My daughter’s past 1.5 years seems to have gone through warp speed. Although I recall enjoying her baby phase more than my first born’s, it felt extraordinarily brief. 

When my oldest was a newborn baby, that fourth trimester felt like it stretched into a fifth trimester. All my attention, all my time, laser focused on him. A blessing and a source of constant anxiety. 

My daughter’s first few months were like a blurry carousel—always in motion, up and down alongside her big brother but never in sync. One up and one down, around and around.  A challenging, emotional, balancing act that I worried would never slow down. But, it did. It always does. And now looking back, I’d jump on that ride again in a heartbeat if I could. See? Fickle. 

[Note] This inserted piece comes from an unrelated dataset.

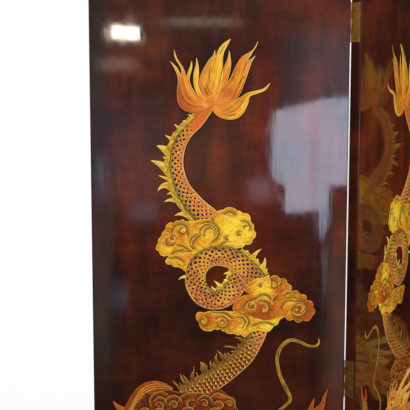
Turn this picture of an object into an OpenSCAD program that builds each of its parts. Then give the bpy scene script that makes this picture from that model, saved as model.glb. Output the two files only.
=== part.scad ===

So here I am feeling annoyed at the water being splashed on the floor. Wondering when will my son finally learn spacial awareness? And when will she stop putting everything in her mouth? And I’m simultaneously heartbroken at just how quickly we’ve gotten here. My daughter’s baby bathtub is long gone now. My son’s tender teddy bear hooded towels are replaced by superhero masks. 

And then I remind myself, these ARE still my babies, it’s just the labels have changed. And, they will change again, and again and again. At this moment I have a toddler and a preschooler. Right now I have Baby Shark Soap and Silly Strawberry Shampoo; and I’m going to take a big long whif, because they smell pretty darn good too.